The betrayer IS revealed, but Nicholas doesn't just magically go back, and so they continue on their journey - and finally DO IT at which point, whoosh, he gets swept back to his time. Hello?
Of course, she is grief-stricken and bereaved - alone again, no man, wah wah wah. What a cry baby. Then she discovers more information that Nicholas needs and Whoosh - she gets swept back to HIS time. But - oops - it's before he went to her, and he doesn't recognize her.
She somehow manages to charm everyone but him into letting her stick around, and she spends a lot of time trying to figure out how to revive his memories of her. He shows 1 sign of remembering, and she then works on him until he relents. He doesn't really remember but he has these feelings or something. He feels her soul calling to him, both in the past and the future. He feels what she is feeling, and can find her wherever she is. She has this connection as well, but only in the past, apparently.
When I finished reading this book, I thought maybe I'd give it 4 stars. But as I write this review, it's slipped to 3 stars and is just barely hanging in there. She was a whiny crybaby who just couldn't stand up for herself - and I didn't really see that much growth in her, even after her sojourn to the past. The whole plot device of her trying to stop his marriage to Lettice is incredible. First, in the future, he realizes that if she falls in love with him, she will grieve when he returns. He decides to lie to her, telling her he is in love with his wife (Lettice) in the past so she will not fall for him. Of course she does anyway, but it does color her feelings - he is, after all, a married man. (but he doesn't love Lettice one teeny bit.)
SPOILER SPOILER SPOILER ALERT - I've already revealed a lot, but from this point on I actually let the cat out of the bag, feed it and change its litter - exposing the ending. So if you don't want to know, click the close or back button on your browser or step away from the computer NOW.
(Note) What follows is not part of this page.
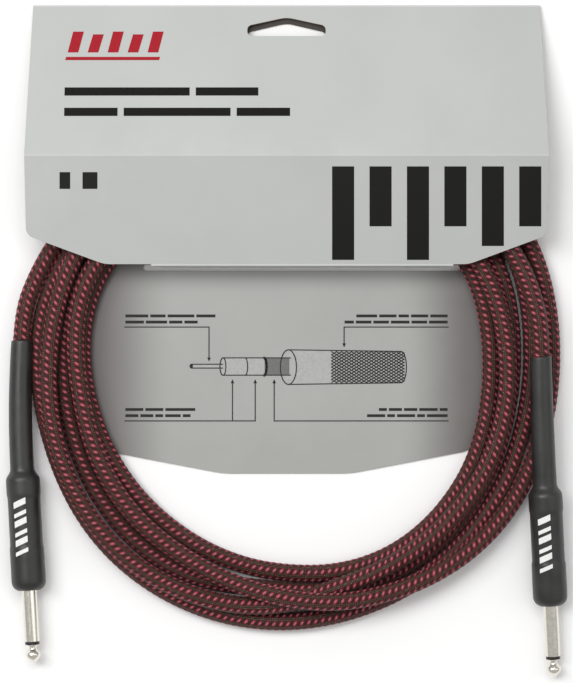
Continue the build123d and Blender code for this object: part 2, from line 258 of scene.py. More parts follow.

Then, in the past, she tries to stop the marriage because she learns that Lettice is actually the betrayer that causes his death (that was change of history #1 - after he goes back, he no longer dies before the execution, but is actually executed). But she was so inconsistent - she didn't want to leave him, but she couldn't imagine staying, letting him marry Lettice and sticking around anyway. She has decided (not "figured out" because she isn't sure) that if she has sex with him in his time, she will be catapulted back into the future, so she plans to never have sex with him, just follow him around like a puppy. He actually asks her if he is supposed to remain celibate because of all this. I mean - come on!
Plus she just cannot grasp the fact that he is marrying Lettice out of duty and honor to his family and that what he is doing is morally the right thing to do, especially for his time. She's like a dog with a bone and just won't let it go. Hello, Dougless? Are you really just going to stay in the past, celibate, and watch him?
No she isn't: he leaves Lettice at the altar, rushes back and they do it like bunnies until sunrise when WHOOSH she is back in the future. And in the future, it's only a couple of minutes later. All signs of him are gone - everything that was in her tote that she used in the past is still there. But now - his tomb has a death date much later. He has lived into his 60s. But, she learns, he never remarried. What a fucking waste! He lived another 30+ years, making architectural and health history, but alone. His son - who died in the first iteration of history - lived and went on to prosper and now they're a wealthy family with several holdings.
So - she gave him up for that? So his family could be wealthy? But then, in a way, she had to give him up, or live in the 16th c, celibate. Assuming that is really what sent her back...
She then flies back to the States and meets a fellow on the plane that we are lead to believe contains Nicholas' soul, maybe by reincarnation, and that's the end. ??? So she might get her HEA (we aren't told), but Nicholas sure didn't. He got to boff her a couple of times, and then he just held out to the end, for all we know hoping she'd return. (Well, he probably got some but never married.) A lot of reviewers found that disappointing, but somehow this book still made it to the AAR Top 100, in 32nd place. In fact, there are 2 reviews at AAR, both A reviews.
I didn't hate it, so I'll stick with 3 stars. Maybe I should re-read it to see if I feel differently at some point.